Mr. Magorium's Wonder Emporium Review:

"The only stroke I've ever had is one of genius!" the titular character played by Dustin Hoffman says. Remember on "Seinfeld" when one of Elaine's boyfriends remarked that Dustin Hoffman was in "Star Wars?" Well I never found that to be too strange. I could totally see it! This film is proof that I'll buy Dustin Hoffman in just about anything. Even crap. Hell, even the stuff he's not technically good or qualified to be in such as the pair of Italians he played in "Perfume" and "Finding Neverland." And don't get me started on the quirky brilliance that is "The Messenger." Like William Shatner getting a pass for being "William Shatner" in a movie, Hoffman is in a league unto his own and, as such, should be held to a different set of aesthetic rules and quality. He alone can make me like a film and he alone made me survive the experience of "Mr. Magorium's Wonder Emporium."

"This is one of my favorite stories of all time" a child's voice opens the film with. Um, to each their own I guess. Quite the opposite is true as I've heard some really bad things about "Magorium"; like, worst-film-ever-made bad. "Magorium" is not that. It is instead is the kind of film you get when you crossbreed Pee-Wee Herman with Harry Potter. Its crowning achievement is that, within this genre, it's far better than the Robin Williams movie "Toys." But, hell, the last time my pug bit me was better than that film so it isn't saying much. What IS saying much is that the film works better than another curious toy film, Burton's tonally disastrous "Charlie and the Chocolate Factory." The plot involves a seemingly ageless, lispy-loopy toymaker named, you got it, Mr Magorium. "I've been inventing toyssss ssssince the mid ssssseventeen ssssssseventies" he tells the store's bean counter. And Magorium runs a --ohmygod!-- toy emporium. The only thing the title seems to get wrong is the "Wonder" part. As toys come to life in a tandem of sub-Miyazaki, sub-"Toy Story" busyness, it's more ghastly fascination than wonder; though "Mr. Magorium's Ghastly Fantorium" doesn’t roll off the tongue quite as well.

Donning a creepy yet somehow hot little boy’s haircut, Natalie Portman of all people co-stars as Marorium's musical apprentice who is being suited by the spiky haired Santa Clause figure to take over his magical world. In comes the deadpan Jason Bateman as the tax accountant sent in to appraise the century-old business that Magorium is set to leave all of a sudden. This, in turn, causes the toy store, a childish character of its own, to get pissed off and "tantrum" ("the laws of gravity have started to apply!" Magorium is shocked to learn of his magical store) and, that, I’m afraid is where I got to bow out of of explaining because you've got to see the rest for yourself if this at all sounds interesting. Ever the talented maestro, Magorium's trusty pal Portman spends the film attempting to "prove to her self that she was something more than she believed." Just think about that logic for a second; how can one prove to oneself something they believe the opposite of? That kind of initially impressive, retrospectively dumb-ass voice-over dialogue comes form the popular new writer director of whom I'm not a fan of but is growing on me with this Strange gesture of a film.

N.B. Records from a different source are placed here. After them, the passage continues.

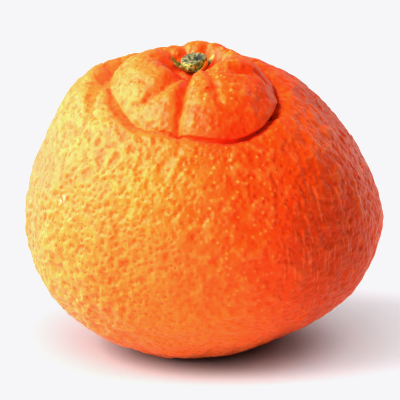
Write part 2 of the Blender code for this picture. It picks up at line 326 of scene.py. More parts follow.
peel_bm = bmesh.new()
bmesh.ops.create_icosphere(peel_bm, subdivisions=6, radius=1.0)
bmesh.ops.subdivide_edges(peel_bm, edges=peel_bm.edges[:], cuts=2, use_grid_fill=True)
unit = np.array([v.co.normalized() for v in peel_bm.verts])
bearings, polars = angles(unit)
polars = crowded(bearings, polars)
form = skin_points(bearings, polars)
print("skin:", len(form), "points,", len(peel_bm.faces), "faces")

# %% [markdown]
# ## Oil glands
#
# The peel is full of oil glands. Over most of them the skin sinks to a small pit, over some it bulges, and
# between them it stands up in soft pebbles 1 to 3 mm across. A cell texture could mark the glands, but it
# can't keep them apart evenly. So they are seeds spread evenly over the ball, each moved a little. A tree of
# the seeds finds the nearest one to every point, and its distance says how far the skin sinks there.

# %% Spread the pits
PIT_SPACING = 1.3 * MM
PIT_JITTER = 0.34  # share of the spacing
PLACE_SHARE = 0.87  # of the square of the spacing, the area that a pit has in even rows
PIT_RADIUS = (0.30 * MM, 0.46 * MM)  # of the smallest and the largest
PIT_DEPTH = (-0.16 * MM, 0.22 * MM)  # the smallest bulge instead
GOLDEN_TURN = math.pi * (3.0 - math.sqrt(5.0))
draw = np.random.default_rng(11)


def spread_seeds(spacing, jitter):
    """Directions spread evenly over the ball, each moved a little."""
    count = int(4.0 * math.pi * ARC**2 / (PLACE_SHARE * spacing**2))
    step = np.arange(count) + 0.5
    z = 1.0 - 2.0 * step / count
    flat = np.sqrt(1.0 - z * z)
    seeds = np.stack([flat * np.cos(GOLDEN_TURN * step), flat * np.sin(GOLDEN_TURN * step), z], axis=1)
    seeds += draw.normal(0.0, jitter * spacing / ARC, seeds.shape)
    return seeds / np.linalg.norm(seeds, axis=1)[:, None]


seeds = spread_seeds(PIT_SPACING, PIT_JITTER)
pits = skin_points(*angles(seeds))
pit_size = draw.uniform(0.0, 1.0, len(pits))
print("oil glands:", len(pits))

# %% Sink the pits and raise the pebbles
# Size, height
PEBBLES = ((2.8 * MM, 0.24 * MM), (1.5 * MM, 0.30 * MM), (0.9 * MM, 0.14 * MM))
CALM = (14.0 * MM, 0.45)  # size of the patches where the pebbles are lower, and how much lower
CALM_CONTRAST = 1.5
CREASE_CALM = (0.6, 0.10)  # how much lower they are at the crease, and the share of the collar it reaches


def tree_of(points):
    """A tree that finds the nearest of the points."""
    made = kdtree.KDTree(len(points))
    for i, p in enumerate(points):
        made.insert(p, i)
    made.balance()
    return made


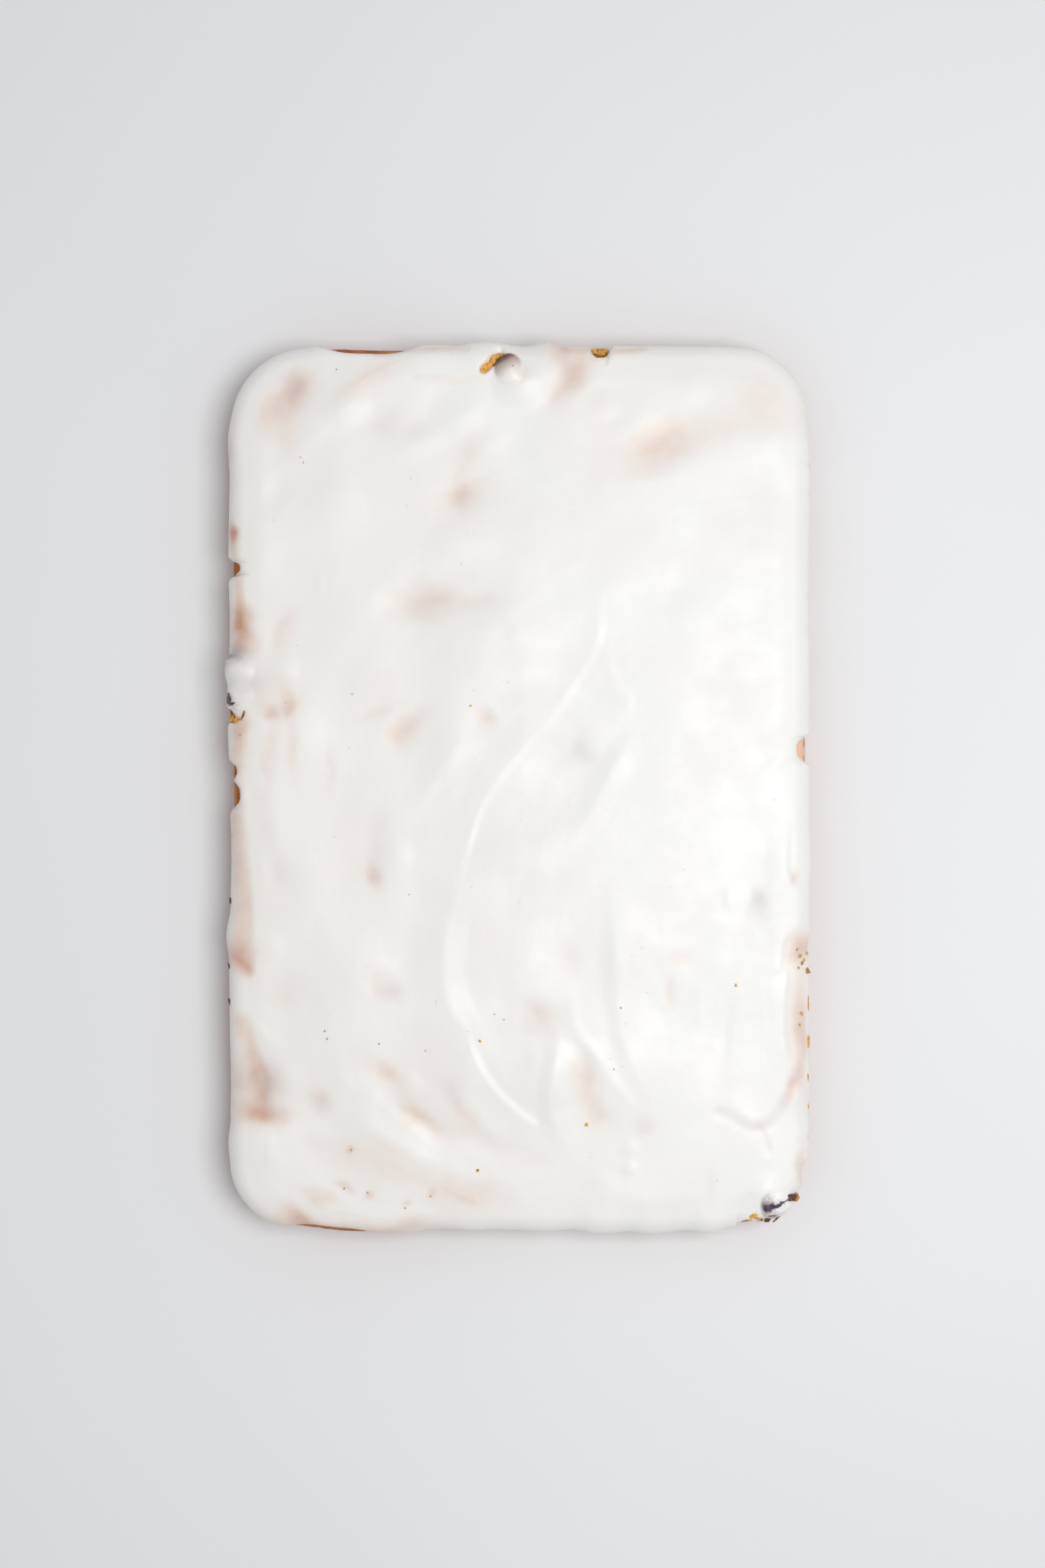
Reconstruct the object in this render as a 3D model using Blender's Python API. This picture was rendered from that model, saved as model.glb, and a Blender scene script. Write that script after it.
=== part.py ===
"""Berry sheet cake: an oblong slab baked in a shallow tin, spread with white icing.

Metres, +Z up. The origin is the centre of the underside, the long side runs along Y.

The slab's skin is described on one unrolled sheet. A place (x, y) on the level top is
itself. A place past the level top's outline is carried over the rounded shoulder and
down the side, as far as it lies from that outline.
"""

import math
import random

import bmesh
import bpy
from mathutils import Vector, noise
from mathutils.geometry import delaunay_2d_cdt

MM = 0.001

# The baked slab.
CAKE_WIDTH = 241.4 * MM
CAKE_LENGTH = 369.4 * MM
CAKE_HEIGHT = 27.0 * MM
CORNER_RADIUS = 27.0 * MM
SHOULDER_RADIUS = 6.0 * MM
WALL_LEAN = math.radians(5.0)
BASE_ROUNDING = 2.0 * MM
CRUST_ROUGHNESS = 0.7 * MM
ROUGH_SCALE = 9.0 * MM

# The slab's outline as it wanders from the tin's own.
WANDER = 0.7 * MM
WANDER_SCALE = 42.0 * MM
WANDER_DEPTH = 14.0 * MM

# The icing.
TOP_DEPTH = 3.6 * MM
SIDE_DEPTH = 1.5 * MM
LEAST_DEPTH = 0.9 * MM
SLOW_SWELL = 1.3 * MM
SLOW_SCALE = 46.0 * MM
RIPPLE = 0.9 * MM
RIPPLE_SCALE = 25.0 * MM
BEAD_WIDTH = 2.2 * MM
SUNK_DEPTH = 0.8 * MM
USUAL_REACH = 11.0 * MM
LEAST_REACH = 1.6 * MM
REACH_SWAY = 2.6 * MM
REACH_SCALE = 17.0 * MM
DRIP_COUNT = 26
DRIP_SEED = 7
GAP = 0.3 * MM

# How finely the skins are divided.
CAKE_POINTS_ROUND = 120
CRUST_ROWS = 3
ICING_POINTS_ROUND = 250
EDGE_TRACE_POINTS = 1500
EDGE_SPACING = 3.1 * MM
INTERIOR_SPACING = 9.2 * MM
STROKE_SPACING = 6.5 * MM
BERRY_SEGMENTS = 14
BERRY_RINGS = 9

FULL_TURN = math.pi / 2 + WALL_LEAN
SHOULDER_LENGTH = SHOULDER_RADIUS * FULL_TURN
TOP_HALF_WIDTH = CAKE_WIDTH / 2 - SHOULDER_RADIUS
TOP_HALF_LENGTH = CAKE_LENGTH / 2 - SHOULDER_RADIUS
TOP_CORNER = CORNER_RADIUS - SHOULDER_RADIUS

# Where the slab's side stands in (-) or out (+) from the tin's outline:
# place on the level top's outline, radius, amount. Millimetres.
OUTLINE_CHANGES = (
    (104, -170, 26, -2.6),
    (-106, 174, 30, -3.2),
    (-115, 146, 18, 1.2),
    (112, 164, 32, -1.6),
    (-66, -179, 30, 2.4),
    (56, -179, 22, 1.0),
)

# Where the icing stops short of its usual reach (-) or runs further down (+):
# place on the level top's outline, half width along it, change in reach. Millimetres.
EDGE_CHANGES = (
    (-64, 180, 28, -8.0),
    (34, 180, 5, -8.0),
    (26, 180, 17, -3.5),
    (-13, 180, 13, 6.0),
    (-116, 92, 4.8, -8.9),
    (-116, 30, 4, -6.5),
    (-116, 7, 5, -7.5),
    (-116, -3, 8, -8.5),
    (-116, -62, 13, 5.0),
    (116, 16, 7.5, -9.6),
    (116, -70, 9, -4.0),
    (-79, -180, 27, -7.5),
    (22, -180, 24, 4.0),
    (95, -177, 5, -7.0),
    (113, -160, 5, -6.0),
)

# Where the icing is thick on the shoulder: place on the level top's outline, half width
# along it, extra depth. Millimetres.
EDGE_BULGES = (
    (-13, 180, 14, 1.9),
    (12, 180, 9, 1.8),
    (-83, 180, 9, 0.5),
    (-116, 48, 9, 0.9),
    (-116, -62, 11, 1.3),
    (-113, -150, 10, 0.9),
    (10, -180, 14, 0.8),
    (34, -180, 13, 2.0),
    (56, -180, 8, 0.8),
    (79, -180, 10, 1.6),
    (-45, -180, 12, 0.8),
    (-20, -180, 9, 0.5),
    (116, -30, 12, 0.5),
    (116, -130, 10, 0.5),
)

# Lines left by the spatula: height, width on the left and on the right of the line's
# direction, then the line's points. Millimetres.
STROKES = (
    (0.55, 2.6, 12, ((34, 78), (33, 60), (24, 45), (12, 28), (0, 15), (-15, -6), (-23, -28), (-28, -45))),
    (1.1, 8, 15, ((-26, -44), (-31, -60), (-32, -78), (-29, -92), (-22, -103))),
    (0.7, 3.5, 10, ((-24, -98), (-18, -115), (-10, -127), (2, -138), (17, -147))),
    (0.5, 6, 9, ((-24, 20), (-34, 6), (-44, -10))),
    (0.5, 8, 6, ((47, 22), (38, 6), (31, -8), (24, -20))),
    (0.45, 3, 7, ((22, -85), (24, -97), (34, -114), (45, -127), (53, -133))),
    (0.8, 10, 6, ((16, -104), (15, -116), (13, -128), (14, -140), (20, -149))),
    (0.6, 16, 6, ((39, -44), (40, -62), (41, -92), (46, -112), (54, -129))),
    (0.8, 3, 12, ((112, -20), (111, -28), (114, -42), (112, -64), (109, -76), (109, -105), (112, -125))),
    (0.7, 3, 10, ((112, -122), (107, -139), (100, -140), (85, -135))),
    (0.8, 8, 11, ((-18, 185), (-42, 180), (-61, 173), (-74, 163), (-85, 153))),
    (0.5, 9, 14, ((-73, -137), (-45, -160), (0, -181))),
)

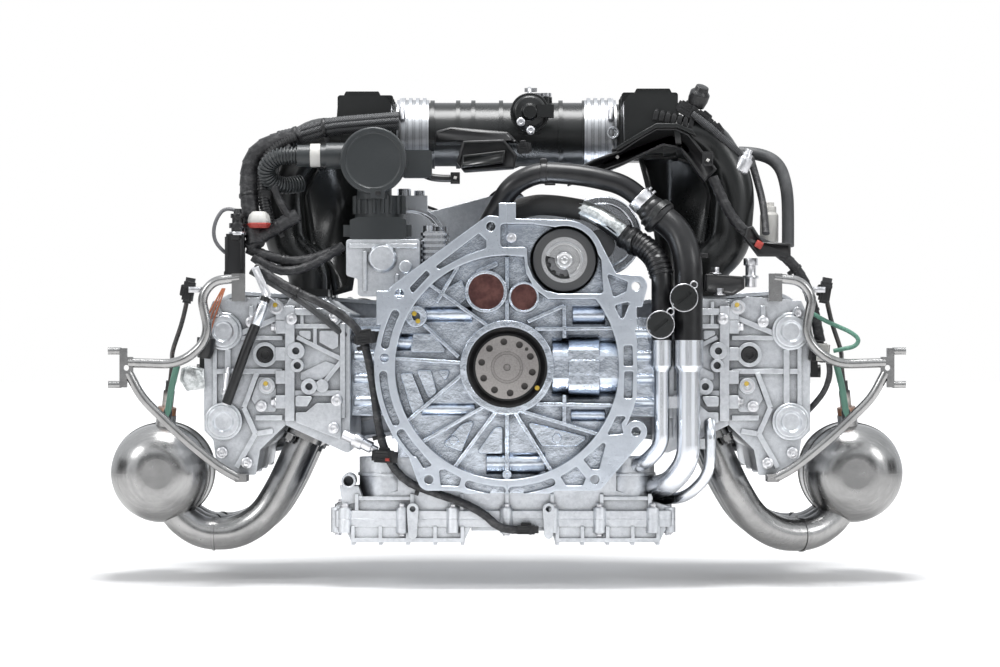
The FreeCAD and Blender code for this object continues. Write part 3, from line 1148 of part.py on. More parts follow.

Written and directed by Hoffman's "Stranger Than Fiction" buddy Zach Helm (appropriately named), this film gets points for trying. But why is it that every Zach Helm films I see involves tax men coming in to bring order to a disorderly store? Luckily, the tone here is a lot less smug and strident than "Fiction." In that film Helm got caught up in its own invention while in this one he gets caught up in actual inventions. Helm is not out to reinvent the narrative form (which he failed at the last time out), he just wants to make a different kids film. And that he has. Even if I can't recommend the film for myself, it's the kind of story that wins you over despite its not-quite-kids/not-quite-adult narrative.

The DVD

* Format: AC-3, Color, Dolby, Dubbed, DVD-Video, Subtitled, Widescreen, NTSC * Language: English * Subtitles: English, French, Spanish * Region: Region 1

Extras Woah, featurettes ahoy! There are no less than mini-docs that take us through "Supposedly the Mind of Zach Helm." All, like the film, are fluff pieces in which director/hipster Zach Helm gets off on his genus. One is even about "Fun on the Set" which has no point other than to show how much fun it is to be around toys. Ummmm: yay???